- **What needs to be done**
Reproduce the complete listing without any deviation.

- **Entries shown**
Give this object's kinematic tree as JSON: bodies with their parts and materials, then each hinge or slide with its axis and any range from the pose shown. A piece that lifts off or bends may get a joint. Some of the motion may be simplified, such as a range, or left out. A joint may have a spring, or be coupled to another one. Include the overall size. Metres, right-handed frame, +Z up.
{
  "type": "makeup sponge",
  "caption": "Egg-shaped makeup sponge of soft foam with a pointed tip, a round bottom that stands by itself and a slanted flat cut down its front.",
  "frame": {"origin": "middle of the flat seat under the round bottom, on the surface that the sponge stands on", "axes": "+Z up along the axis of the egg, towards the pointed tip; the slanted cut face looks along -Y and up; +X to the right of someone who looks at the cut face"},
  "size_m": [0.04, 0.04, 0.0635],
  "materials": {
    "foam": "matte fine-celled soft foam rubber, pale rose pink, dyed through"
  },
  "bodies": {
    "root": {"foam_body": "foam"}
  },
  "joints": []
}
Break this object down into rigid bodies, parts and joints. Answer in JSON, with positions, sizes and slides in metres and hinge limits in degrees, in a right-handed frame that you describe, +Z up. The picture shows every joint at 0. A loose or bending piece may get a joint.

- **Complete response**
Give this object's kinematic tree as JSON: bodies with their parts and materials, then each hinge or slide with its axis and any range from the pose shown. A piece that lifts off or bends may get a joint. Some of the motion may be simplified, such as a range, or left out. A joint may have a spring, or be coupled to another one. Include the overall size. Metres, right-handed frame, +Z up.
{
  "type": "makeup sponge",
  "caption": "Egg-shaped makeup sponge of soft foam with a pointed tip, a round bottom that stands by itself and a slanted flat cut down its front.",
  "frame": {"origin": "middle of the flat seat under the round bottom, on the surface that the sponge stands on", "axes": "+Z up along the axis of the egg, towards the pointed tip; the slanted cut face looks along -Y and up; +X to the right of someone who looks at the cut face"},
  "size_m": [0.04, 0.04, 0.0635],
  "materials": {
    "foam": "matte fine-celled soft foam rubber, pale rose pink, dyed through"
  },
  "bodies": {
    "root": {"foam_body": "foam"}
  },
  "joints": []
}
Break this object down into rigid bodies, parts and joints. Answer in JSON, with positions, sizes and slides in metres and hinge limits in degrees, in a right-handed frame that you describe, +Z up. The picture shows every joint at 0. A loose or bending piece may get a joint.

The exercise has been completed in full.